異色な松居ワールドと、実社会の人間以上にリアルなキャストで作り上げられる、ゴジゲンの魅力は、いつも不可思議ですね。
物凄く感激するわけでも、腹を抱えて笑うのでも、何か哲学的示唆に富むわけでもないのに、何だかまた観に行きたくなる、他に類を見ない魅惑の劇団。
また次回が楽しみになりました。
でも、「童貞」のキーワードは、そろそろなくてもよいのでは?
そのキーワードを入れることに、ちょっと縛られ始めているのではと感じました。
吉川嬢の台詞、とっても愉快でした。
ゴジゲンの役者さん達の映画が無性に観たい気がしています。
ぼくらは生れ変わった木の葉のように
劇団青年座
青年座劇場(東京都)
2009/09/08 (火) ~ 2009/09/13 (日)公演終了
満足度★★★★
青年座らしからぬ衝撃作に唖然と賞賛
いやはや衝撃的な幕開けでした。
そのくせ、ラストはやけに淡々と余韻を持って終わり、そのコントラストまでが、作劇の妙を感じさせる秀作でした。
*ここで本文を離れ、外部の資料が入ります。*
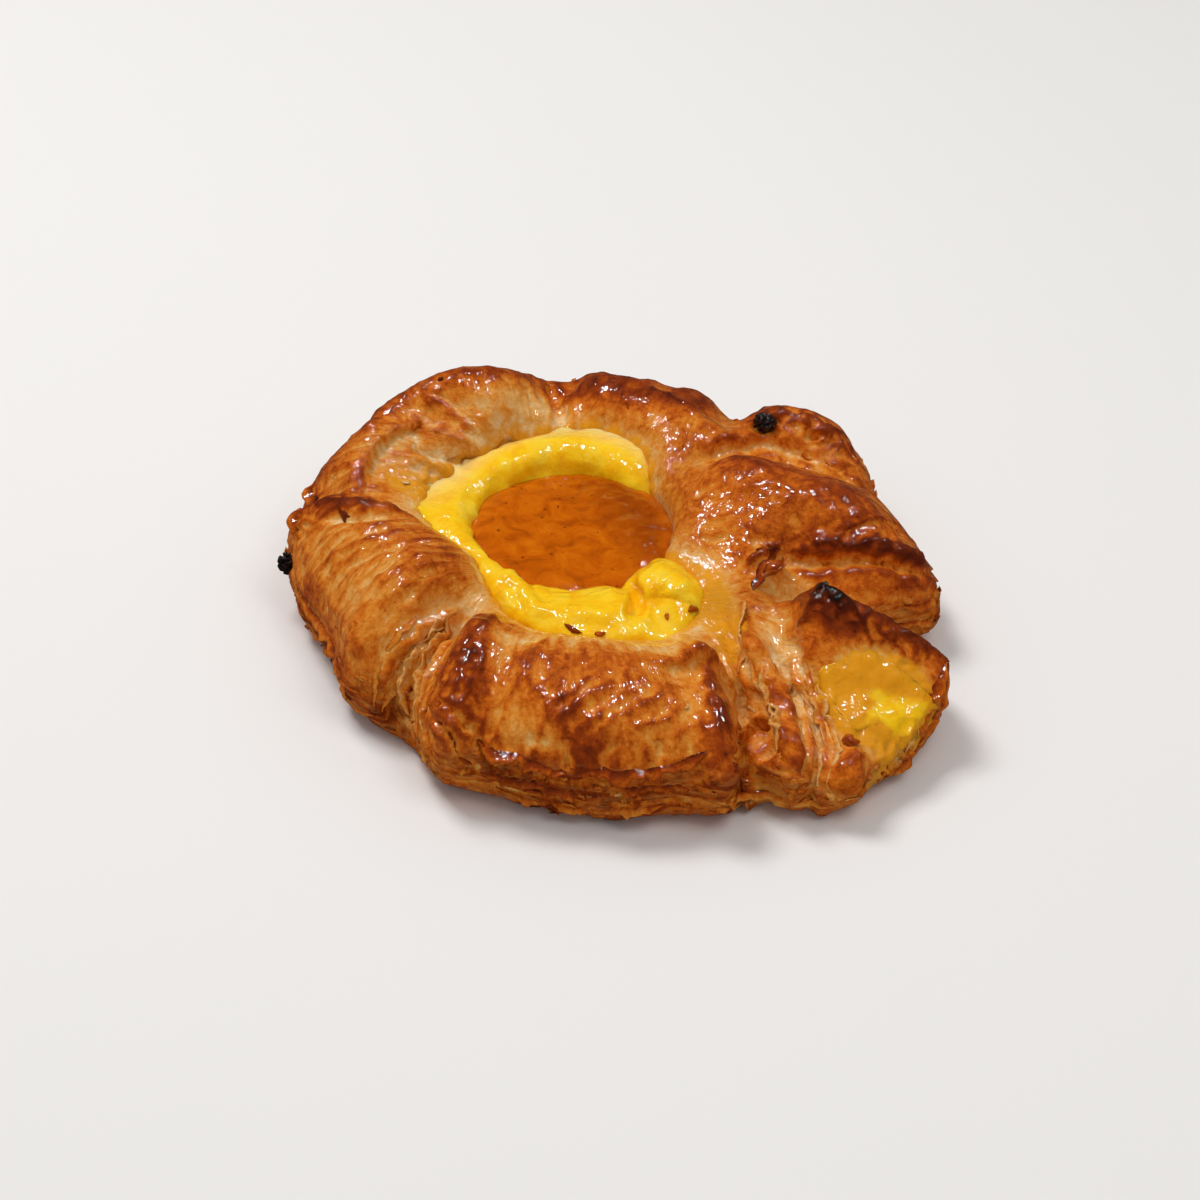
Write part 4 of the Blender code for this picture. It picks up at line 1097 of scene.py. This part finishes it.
class PASTRY_OT_leaves(bpy.types.Operator):
    """Lays torn leaves of dough along the flaky edges, flakes on the sides and crumbs on top"""

    bl_idname = "pastry.leaves"
    bl_label = "Leaves, flakes and crumbs"

    LEAF = 0.35  # mm, how thick a torn leaf is
    FLAKE = 0.12  # mm, how thick a flake is

    def execute(self, context):
        crust = bpy.data.objects["crust"]
        names = ("crust", "custard_filling", "custard_in_corner")
        self.trees = [tree_of(bpy.data.objects[name]) for name in names]
        material = crust.data.materials[0]
        leaves = [self.leaf(index, *row) for index, row in enumerate(LEAVES)]
        crumbs = [self.crumb(index, *row) for index, row in enumerate(CRUMBS)]
        for pieces, name in ((leaves, "flaky_leaves"), (crumbs, "crumbs_of_crust")):
            only(pieces[0])
            for piece in pieces:
                piece.select_set(True)
            bpy.ops.object.join()
            pieces[0].name = name
            finished(pieces[0], [], material)
        finished(self.flakes(Skin(crust), context.scene.pastry_sizes.flakes), [], material)
        return {"FINISHED"}

    def leaf(self, seed, brown, width, lift, corners):
        """A thin strip of dough with one edge in the crust and a ragged one that stands off it."""
        line = smooth_line(corners, step=0.45)
        spots = np.array([nearest(self.trees[0], place)[:2] for place in line])
        middle, normals = spots[:, 0], spots[:, 1]
        for _ in range(3):
            middle[1:-1] = (middle[:-2] + 2 * middle[1:-1] + middle[2:]) / 4
            normals[1:-1] = (normals[:-2] + 2 * normals[1:-1] + normals[2:]) / 4
        beyond = np.cross(np.gradient(middle, axis=0), normals)
        beyond /= np.maximum(np.linalg.norm(beyond, axis=1), 1e-6)[:, None]
        ends = faded(np.linspace(0, 1, len(line)), part=0.25)
        ragged = ends * (0.75 + 0.5 * noise_of(line, 3.5, 41 + seed) + 0.45 * noise_of(line, 1.1, 71 + seed))
        raised = ends * (0.8 + 0.7 * noise_of(line, 4, 51 + seed)) * lift
        across = 6
        bpy.ops.mesh.primitive_grid_add(x_subdivisions=across - 1, y_subdivisions=len(line) - 1)
        piece = bpy.context.object
        order = np.arange(len(line) * across)
        row, step = order // across, (order % across) / (across - 1)
        side = (step * 1.25 - 0.25) * width * ragged[row]
        rise = raised[row] * step**1.4 - 0.5 * (1 - step) ** 2 * ends[row]
        skin = Skin(piece)
        skin.points = middle[row] + beyond[row] * side[:, None] + normals[row] * rise[:, None]
        skin.write()
        applied(piece, "SOLIDIFY", thickness=self.LEAF * MM, offset=0)
        skin = Skin(piece)
        # painted shade: each leaf is darker along its fixed edge, where it leaves the crust
        root = np.tile(1 - step, len(skin.points) // len(step))
        skin.dress(brown + 0.08 * noise_of(skin.points, 3, 61) + 0.42 * root**2)
        return piece

    def crumb(self, seed, along, across, turn, brown, place):
        """A small irregular bit of crust, lying on the surface."""
        spot, normal, _ = min((nearest(tree, place) for tree in self.trees), key=lambda found: found[2])
        bpy.ops.mesh.primitive_ico_sphere_add(subdivisions=3, radius=MM)
        piece = bpy.context.object
        skin = Skin(piece)
        ball = skin.points + WELL
        turn = math.radians(turn)
        first = np.array([math.cos(turn), math.sin(turn), 0])
        first -= normal * (first @ normal)
        first /= np.linalg.norm(first)
        axes = np.array([first, np.cross(normal, first), normal])
        lumps = 1 + 0.7 * noise_of(ball, 0.9, 81 + seed)
        shape = ball * lumps[:, None] + 0.35 * noise_shift(ball, 0.6, 95 + seed)
        shape *= [along, across, 0.55 * across]
        skin.points = spot + (shape + [0, 0, 0.25 * across]) @ axes
        skin.write()
        skin.dress(np.full(len(ball), brown))
        return piece

    def flakes(self, crust, count):
        """Small scales of dough that stand off the layered sides, copied from one."""
        bpy.ops.mesh.primitive_grid_add(x_subdivisions=3, y_subdivisions=2)
        piece = bpy.context.object
        piece.name = "flakes_of_dough"
        applied(piece, "SOLIDIFY", thickness=self.FLAKE, offset=0)
        scale = read(piece.data.vertices, "co", 3)
        faces = np.array([list(face.vertices) for face in piece.data.polygons])
        random = np.random.default_rng(7)
        layers = read(crust.mesh.attributes["layers"].data, "value", 1)[:, 0]
        brown = read(crust.mesh.attributes["bake"].data, "value", 1)[:, 0]
        chance = (layers + 0.03) * (crust.points[:, 2] > 1.5) * (crust.points[:, 2] < 22)
        chance *= ease(28, 40, np.hypot(crust.points[:, 0], crust.points[:, 1]))
        chosen = random.choice(len(layers), count, replace=False, p=chance / chance.sum())
        shapes, tints = [], []
        for index in chosen:
            normal = crust.normals[index]
            along = np.cross([0.0, 0.0, 1.0], normal) + random.normal(0, 0.25, 3)
            along -= normal * (along @ normal)
            along /= np.linalg.norm(along)
            beyond = np.cross(along, normal) * random.choice([-1, 1])
            # from the smallest to the largest, in mm
            length, width, lift = random.uniform([0.6, 0.35, 0.15], [1.9, 0.9, 0.6])
            step = (scale[:, 1] + 1) / 2
            ragged = 1 + random.normal(0, 0.22, len(scale)) * step
            shapes.append(
                crust.points[index] + along * (scale[:, :1] * length * (1 - 0.35 * step * ragged)[:, None])
                + beyond * ((step - 0.25) * ragged * width * 1.6)[:, None]
                + normal * (lift * step**1.3 - 0.12 + scale[:, 2])[:, None]
            )
            tints.append(np.full(len(scale), brown[index] + random.uniform(-0.22, 0.1)))
        points = np.concatenate(shapes)
        starts = np.arange(count)[:, None, None] * len(scale)
        mesh = bpy.data.meshes.new(piece.name)
        mesh.from_pydata(((points + WELL) * MM).tolist(), [], (faces[None] + starts).reshape(-1, 4).tolist())
        piece.data = mesh
        Skin(piece).dress(np.concatenate(tints))
        return piece


class PASTRY_OT_raisins(bpy.types.Operator):
    """Makes the two raisins that show in the crust"""

    bl_idname = "pastry.raisins"
    bl_label = "Raisins"

    def execute(self, context):
        material = dried_fruit()
        for seed, node in enumerate(("raisin_back", "raisin_left")):
            piece = copied_node(node, node + "_wrinkled")
            remeshed(piece, voxel=0.22, rounds=6)
            skin = Skin(piece)
            folds = noise_of(skin.points, 1.1, 31 + seed)
            depth = 0.3 - 0.9 * np.exp(-((folds / 0.22) ** 2))
            skin.points += skin.normals * depth[:, None]
            skin.write()
            finished(piece, [node], material)
        return {"FINISHED"}


class PASTRY_OT_stage(bpy.types.Operator):
    """Sets up the floor, the soft lamps and the camera"""

    bl_idname = "pastry.stage"
    bl_label = "Stage"

    # Each line: name, place and size in metres, share of the power. The soft ones light the colours,
    # and the small ones are what the wet glaze mirrors.
    SOFT_LAMPS = (
        ("soft_lamp", (-0.38, 0.32, 0.95), (0.4, 0.4), 1.8),
        ("front_lamp", (0.3, -0.25, 0.75), (0.4, 0.4), 0.4),
    )
    SPARKLE_LAMPS = (
        ("sparkle_top", (0.0, 0.02, 0.8), (0.055, 0.03), 1.0),
        ("sparkle_left", (-0.36, 0.34, 0.62), (0.05, 0.03), 1.0),
        ("sparkle_right", (0.38, 0.27, 0.64), (0.04, 0.025), 0.7),
    )
    AIM = (0.00607, 0.00021)  # metres from the middle of the jam to where the camera looks

    def execute(self, context):
        stage = context.scene.pastry_stage
        nothing_selected()
        bpy.ops.mesh.primitive_plane_add(size=6)
        floor = context.object
        floor.name = "floor"
        floor.data.materials.append(matte_floor())
        floor.visible_glossy = False  # its reflection would veil the dark glaze
        for name, place, size, share in self.SOFT_LAMPS:
            lamp = self.lamp(name, place, size, stage.lamp * share)
            lamp.visible_glossy = False
        for name, place, size, share in self.SPARKLE_LAMPS:
            lamp = self.lamp(name, place, size, stage.sparkle * share)
            lamp.visible_diffuse = False
        self.room(context.scene, stage)
        self.camera(context.scene, stage)
        context.scene.view_settings.view_transform = "Standard"
        return {"FINISHED"}

    def lamp(self, name, place, size, power):
        """A rectangular lamp that faces the middle of the pastry."""
        bpy.ops.object.light_add(type="AREA", location=place)
        lamp = bpy.context.object
        lamp.name = name
        lamp.data.shape = "RECTANGLE"
        lamp.data.size, lamp.data.size_y = size
        lamp.data.energy = power
        lamp.rotation_euler = Vector(place).to_track_quat("Z", "Y").to_euler()
        return lamp

    def room(self, scene, stage):
        """Even light from all round, kept dim where the glaze would mirror it."""
        world = bpy.data.worlds.new("room")
        world.use_nodes = True
        tree = world.node_tree
        tree.nodes.clear()
        path = add(tree, "LightPath")
        strength = add(tree, "Mix", {2: stage.around, 3: 0.03}, {0: path.outputs["Is Glossy Ray"]},
                       data_type="FLOAT")
        background = add(tree, "Background", {"Color": (1.0, 0.99, 0.98, 1)},
                         {"Strength": strength.outputs[0]})
        add(tree, "OutputWorld", links={"Surface": background.outputs[0]})
        scene.world = world

    def camera(self, scene, stage):
        """An 85 mm lens, looking down over the front of the pastry."""
        target = Vector((WELL[0] * MM + self.AIM[0], WELL[1] * MM + self.AIM[1], 0))
        back = Vector((0, -math.cos(stage.elevation), math.sin(stage.elevation)))
        bpy.ops.object.camera_add(location=target + back * stage.distance)
        camera = bpy.context.object
        camera.data.lens = 85
        camera.data.sensor_width = 36
        camera.rotation_euler = back.to_track_quat("Z", "Y").to_euler()
        scene.camera = camera


class PASTRY_PT_panel(bpy.types.Panel):
    """Lists the pieces of the pastry"""

    bl_idname = "PASTRY_PT_panel"
    bl_label = "Danish pastry"
    bl_space_type = "VIEW_3D"
    bl_region_type = "UI"
    bl_category = "Pastry"

    def draw(self, context):
        for group in (context.scene.pastry_sizes, context.scene.pastry_colours, context.scene.pastry_stage):
            box = self.layout.box()
            for name in group.__annotations__:
                box.prop(group, name)
        for step in STEPS:
            self.layout.operator(step.bl_idname)


STEPS = (
    PASTRY_OT_dough,
    PASTRY_OT_custard,
    PASTRY_OT_jam,
    PASTRY_OT_leaves,
    PASTRY_OT_raisins,
    PASTRY_OT_stage,
)
GROUPS = {
    "pastry_sizes": PastrySizes,
    "pastry_colours": PastryColours,
    "pastry_stage": PastryStage,
}


def register():
    for group in GROUPS.values():
        bpy.utils.register_class(group)
    for name, group in GROUPS.items():
        setattr(bpy.types.Scene, name, bpy.props.PointerProperty(type=group))
    for step in STEPS:
        bpy.utils.register_class(step)
    bpy.utils.register_class(PASTRY_PT_panel)


def unregister():
    bpy.utils.unregister_class(PASTRY_PT_panel)
    for step in STEPS:
        bpy.utils.unregister_class(step)
    for name, group in GROUPS.items():
        delattr(bpy.types.Scene, name)
        bpy.utils.unregister_class(group)


def main():
    register()
    for step in STEPS:
        family, name = step.bl_idname.split(".")
        getattr(getattr(bpy.ops, family), name)()


if __name__ == "__main__":
    main()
オンタイムでは、清水邦夫作品、どれも未見でしたが、最近清水作品の面白さに嵌っています。
キャストの皆さんも、いつもの青年座にはない柔軟な演技で、押しの強い芝居の味わいを体現していて、濃密な怒涛の1時間があっという間に感じました。
中でも、妻役、加茂さんの小気味良い演技に魅了されました。
音楽劇「サマーハウスの夢」
俳優座劇場
俳優座劇場(東京都)
2009/08/27 (木) ~ 2009/09/06 (日)公演終了
満足度★★★★
アラン・エイクボーンの才能に感服
大して期待もなく、畠中さん目当てで行きました。
最初は、普通のストレートプレイ風で、会話のテンポもイマイチで、これは眠りそうと思っているうち、話は予想をどんどん外れ、ついでに舞台もスピードアップ。素敵な音楽ファンタジー劇に、ちょっとホロッとしたり。
思わぬ収穫満載の舞台でした。
それにしても、あの喜劇作家エイクボーンが、こんな音楽劇も物していたとは!改めて、彼の才能に脱帽しました。
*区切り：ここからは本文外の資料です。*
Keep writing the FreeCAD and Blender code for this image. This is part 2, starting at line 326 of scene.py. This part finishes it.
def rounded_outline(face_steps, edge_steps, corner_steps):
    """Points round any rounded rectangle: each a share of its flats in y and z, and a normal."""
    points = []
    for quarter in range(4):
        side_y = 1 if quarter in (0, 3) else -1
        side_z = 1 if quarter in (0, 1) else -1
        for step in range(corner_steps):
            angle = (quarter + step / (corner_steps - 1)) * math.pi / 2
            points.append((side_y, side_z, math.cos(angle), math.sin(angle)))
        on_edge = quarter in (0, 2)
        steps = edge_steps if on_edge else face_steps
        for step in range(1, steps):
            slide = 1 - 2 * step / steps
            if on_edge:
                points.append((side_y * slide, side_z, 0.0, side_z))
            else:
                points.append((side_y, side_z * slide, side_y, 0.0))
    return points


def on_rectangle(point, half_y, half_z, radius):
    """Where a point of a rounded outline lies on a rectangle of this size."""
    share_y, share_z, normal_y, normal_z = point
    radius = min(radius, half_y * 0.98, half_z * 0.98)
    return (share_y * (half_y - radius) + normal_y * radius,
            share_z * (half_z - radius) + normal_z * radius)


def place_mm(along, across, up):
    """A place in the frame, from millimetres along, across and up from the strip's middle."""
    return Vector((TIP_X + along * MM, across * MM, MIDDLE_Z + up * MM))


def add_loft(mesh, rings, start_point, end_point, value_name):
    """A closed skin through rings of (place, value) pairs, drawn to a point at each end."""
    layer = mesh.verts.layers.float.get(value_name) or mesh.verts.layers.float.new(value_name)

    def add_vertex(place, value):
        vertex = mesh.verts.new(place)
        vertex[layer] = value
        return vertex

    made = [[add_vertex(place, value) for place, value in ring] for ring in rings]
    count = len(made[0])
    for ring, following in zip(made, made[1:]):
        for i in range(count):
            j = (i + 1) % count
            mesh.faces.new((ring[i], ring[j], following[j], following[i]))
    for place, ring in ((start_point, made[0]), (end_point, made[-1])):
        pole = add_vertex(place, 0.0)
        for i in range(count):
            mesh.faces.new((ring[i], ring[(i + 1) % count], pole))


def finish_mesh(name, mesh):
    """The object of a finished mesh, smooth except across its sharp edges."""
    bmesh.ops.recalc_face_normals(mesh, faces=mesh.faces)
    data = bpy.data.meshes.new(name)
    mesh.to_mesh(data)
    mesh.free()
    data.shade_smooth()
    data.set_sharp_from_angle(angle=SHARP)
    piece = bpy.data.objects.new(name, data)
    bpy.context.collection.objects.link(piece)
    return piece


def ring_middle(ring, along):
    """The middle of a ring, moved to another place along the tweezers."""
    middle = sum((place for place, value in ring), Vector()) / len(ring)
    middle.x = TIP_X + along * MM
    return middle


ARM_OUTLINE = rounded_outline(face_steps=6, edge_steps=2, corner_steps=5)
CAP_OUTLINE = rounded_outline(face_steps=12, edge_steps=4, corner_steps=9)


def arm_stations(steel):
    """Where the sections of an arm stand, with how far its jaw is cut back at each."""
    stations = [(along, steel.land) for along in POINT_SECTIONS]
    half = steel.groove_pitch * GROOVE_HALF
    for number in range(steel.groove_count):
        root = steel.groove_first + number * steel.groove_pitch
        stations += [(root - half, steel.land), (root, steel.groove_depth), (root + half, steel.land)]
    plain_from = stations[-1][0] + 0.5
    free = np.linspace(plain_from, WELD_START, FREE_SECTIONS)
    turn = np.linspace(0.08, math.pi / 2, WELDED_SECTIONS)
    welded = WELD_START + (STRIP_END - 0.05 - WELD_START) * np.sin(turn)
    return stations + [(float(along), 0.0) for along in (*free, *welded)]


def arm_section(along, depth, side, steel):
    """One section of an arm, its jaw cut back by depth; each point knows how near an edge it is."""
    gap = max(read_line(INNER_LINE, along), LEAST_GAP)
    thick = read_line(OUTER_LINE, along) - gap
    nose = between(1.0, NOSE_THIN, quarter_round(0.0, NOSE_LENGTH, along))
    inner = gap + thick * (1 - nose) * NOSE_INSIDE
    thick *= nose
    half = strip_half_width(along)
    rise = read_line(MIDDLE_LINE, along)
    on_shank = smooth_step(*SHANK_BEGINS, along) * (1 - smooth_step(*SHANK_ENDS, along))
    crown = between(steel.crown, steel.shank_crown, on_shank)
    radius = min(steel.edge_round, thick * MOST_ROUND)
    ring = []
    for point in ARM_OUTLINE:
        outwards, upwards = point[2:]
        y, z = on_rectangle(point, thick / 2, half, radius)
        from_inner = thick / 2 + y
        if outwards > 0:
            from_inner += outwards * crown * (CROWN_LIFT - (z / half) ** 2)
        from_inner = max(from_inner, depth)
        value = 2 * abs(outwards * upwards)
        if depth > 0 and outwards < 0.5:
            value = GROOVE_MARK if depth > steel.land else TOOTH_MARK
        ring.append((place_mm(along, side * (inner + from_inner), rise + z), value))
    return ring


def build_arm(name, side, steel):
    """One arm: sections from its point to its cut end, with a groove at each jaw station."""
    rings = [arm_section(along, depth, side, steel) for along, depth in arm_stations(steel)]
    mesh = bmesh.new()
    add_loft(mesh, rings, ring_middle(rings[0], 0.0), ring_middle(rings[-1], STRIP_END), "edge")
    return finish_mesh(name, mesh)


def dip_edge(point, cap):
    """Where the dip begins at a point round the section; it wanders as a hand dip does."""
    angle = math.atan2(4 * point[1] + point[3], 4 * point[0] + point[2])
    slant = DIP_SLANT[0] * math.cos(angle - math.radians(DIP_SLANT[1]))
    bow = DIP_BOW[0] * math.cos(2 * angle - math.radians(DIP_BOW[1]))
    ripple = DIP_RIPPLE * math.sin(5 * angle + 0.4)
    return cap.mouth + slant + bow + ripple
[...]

久しぶりに聴いたほのかさんの歌声、昔と変わらず、愛らしくて、素敵でした。
狭き門より入れ
パルコ・プロデュース
PARCO劇場(東京都)
2009/08/17 (月) ~ 2009/09/06 (日)公演終了
満足度★★★★★
前川作品、大好き!
前川さんの作品は、イキウメでも、他の劇団への書き下ろしでも、とにかく期待外れがないので、大好きです。
蔵之介さんの、瘤取り爺さんの話のたとえ、そういうちょっとしたところに、前川さんの知性と教養が感じられ、観劇中、いろいろ楽しめる要素ばかりで、ワクワクしました。
キャスト全員、その前川ワールドを、上手に体現されていて、何もかも満足度100%の舞台でした。
テレビでしか拝見していない中尾さんの名演技にも、感心しました。